Cast-iron roast chicken with lemon and rosemary

The same could be said for her clam chowder.  There’s not a hint of smokiness from bacon or salt pork which usually stud chowder recipes.  Instead the sweet clams, potatoes, cream, milk and herbs like parsley and dill create a fine creamy chowder whose main ingredient—local clams—is not upstaged by extraneous additions.

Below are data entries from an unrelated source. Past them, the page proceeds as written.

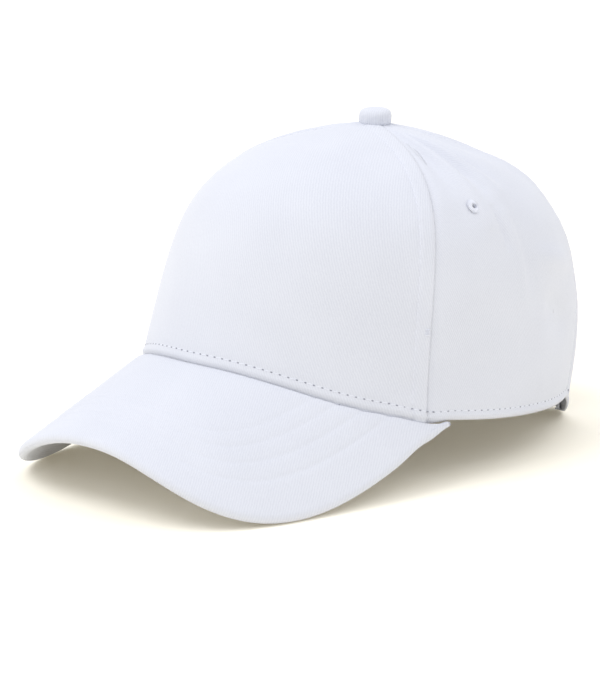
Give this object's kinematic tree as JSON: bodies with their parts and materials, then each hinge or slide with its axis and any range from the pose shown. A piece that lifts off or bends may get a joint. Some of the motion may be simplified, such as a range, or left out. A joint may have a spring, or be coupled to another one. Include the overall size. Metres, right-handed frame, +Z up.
{
  "type": "baseball cap",
  "caption": "Structured five-panel cotton cap with a pre-curved brim, covered top button, stitched vent eyelets, inner sweatband and an adjustable buckled strap over an arched back opening.",
  "frame": {"origin": "on the table, under the middle of the cap's bounding box, as the cap lies when it is put down", "axes": "+Z up, the brim points to -Y, the wearer's left is +X"},
  "size_m": [0.162, 0.2694, 0.1413],
  "materials": {
    "cotton_twill": "matte brushed white cotton twill",
    "buckram": "stiff open-weave backing",
    "cotton_tape": "matte woven tape",
    "sweatband_cotton": "soft matte cotton",
    "embroidery_thread": "slightly glossy stitched thread",
    "polyethylene": "satin sheet",
    "steel": "brushed nickel plate"
  },
  "bodies": {
    "cap": {"front_panel": "cotton_twill", "side_panel_left": "cotton_twill", "side_panel_right": "cotton_twill", "back_panel_left": "cotton_twill", "back_panel_right": "cotton_twill", "front_buckram": "buckram", "seam_tape_front_left": "cotton_tape", "seam_tape_front_right": "cotton_tape", "seam_tape_side_left": "cotton_tape", "seam_tape_side_right": "cotton_tape", "seam_tape_back": "cotton_tape", "sweatband": "sweatband_cotton", "care_label": "cotton_tape", "arch_binding": "cotton_twill", "eyelet_side_left": "embroidery_thread", "eyelet_side_right": "embroidery_thread", "eyelet_back_left": "embroidery_thread", "eyelet_back_right": "embroidery_thread", "button_cover": "cotton_twill", "button_core": "steel", "button_rivet": "steel", "brim_top_cover": "cotton_twill", "brim_board": "polyethylene", "brim_under_cover": "cotton_twill", "buckle_tab": "cotton_twill", "buckle_frame": "steel", "lever_pin": "steel"},
    "strap": {"closure_strap": "cotton_twill"},
    "lever": {"buckle_lever": "steel"}
  },
  "joints": [
    {"name": "strap_adjust", "type": "hinge", "parent": "cap", "child": "strap", "pos_m": [0, 0.061, 0.0125], "axis": [0, 0, 1], "range_deg": [-8, 8]},
    {"name": "lever_flip", "type": "hinge", "parent": "cap", "child": "lever", "pos_m": [0.0076, 0.129, 0.0125], "axis": [0, 0, -1], "range_deg": [0, 100]}
  ]
}
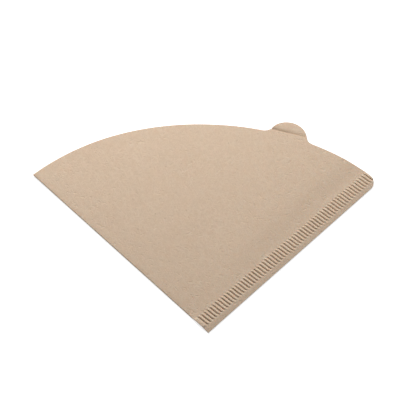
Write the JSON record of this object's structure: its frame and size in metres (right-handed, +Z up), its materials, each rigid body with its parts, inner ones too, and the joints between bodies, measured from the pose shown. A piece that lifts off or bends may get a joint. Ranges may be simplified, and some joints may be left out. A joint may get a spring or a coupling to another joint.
{
  "type": "paper coffee filter",
  "caption": "Unbleached paper filter for a cone dripper, folded flat, with one crimped side seam, a rounded rim and a small pull tab.",
  "frame": {"origin": "middle of the footprint, on the surface that the filter lies on", "axes": "+Z up from the table, +Y from the pointed tip to the middle of the rim, +X towards the crimped seam"},
  "size_m": [0.1622, 0.1218, 0.0011],
  "materials": {
    "kraft_filter_paper": "unbleached creped filter paper, matt, with fine fibres and flecks"
  },
  "bodies": {
    "root": {"filter_paper": "kraft_filter_paper"}
  },
  "joints": []
}
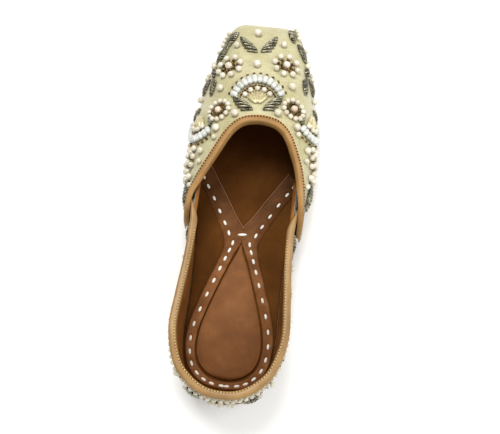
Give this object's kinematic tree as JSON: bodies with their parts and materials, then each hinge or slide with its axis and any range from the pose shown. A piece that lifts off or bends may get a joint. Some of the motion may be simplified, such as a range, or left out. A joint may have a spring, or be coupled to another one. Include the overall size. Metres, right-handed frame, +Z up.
{
  "type": "embroidered mojari shoe",
  "caption": "Flat slip-on dress shoe with a square toe, a beaded vamp lapped over a bound heel quarter, a leather sole with a low heel lift and a stitched insole.",
  "frame": {"origin": "middle of the shoe's bounding box, at floor level under the sole", "axes": "+Y from heel to toe along the middle of the sole, +Z up, X across the shoe"},
  "size_m": [0.0822, 0.256, 0.0535],
  "materials": {
    "outsole": "waxed sole leather",
    "heel_lift": "waxed sole leather",
    "insole": "matt brown lining leather",
    "heel_pad": "padded brown leather, worn smooth",
    "lining_margin": "brown lining leather with white hand stitches",
    "upper": "cream raw silk over brown leather lining, beaded",
    "vamp_binding": "satin tan kid, saddle-stitched",
    "quarter_binding": "satin tan kid, chain-stitched"
  },
  "bodies": {
    "root": {"outsole": "outsole", "heel_lift": "heel_lift", "insole": "insole", "heel_pad": "heel_pad", "lining_margin": "lining_margin", "upper": "upper", "vamp_binding": "vamp_binding", "quarter_binding": "quarter_binding"}
  },
  "joints": []
}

I’ve made two other recipes so far: Dad’s Meatloaf and the Parsley Dumplings, which are found in her recipe for moose stew.  Obviously, we’re not apt to come across moose at either a nose-to-tail butcher shop or supermarket—and she readily suggests using any cut of beef like chuck. She made the moose because her neighbor, a field guide, brought her some moose meat.  She substituted it in her mother’s wonderful beef stew recipe.  She adds the dumplings to the stew.

Dad’s meatloaf

As for Dad’s Meatloaf, it’s become a new favorite for me compared to the long list of meatloaf recipes that I’ve made over the years.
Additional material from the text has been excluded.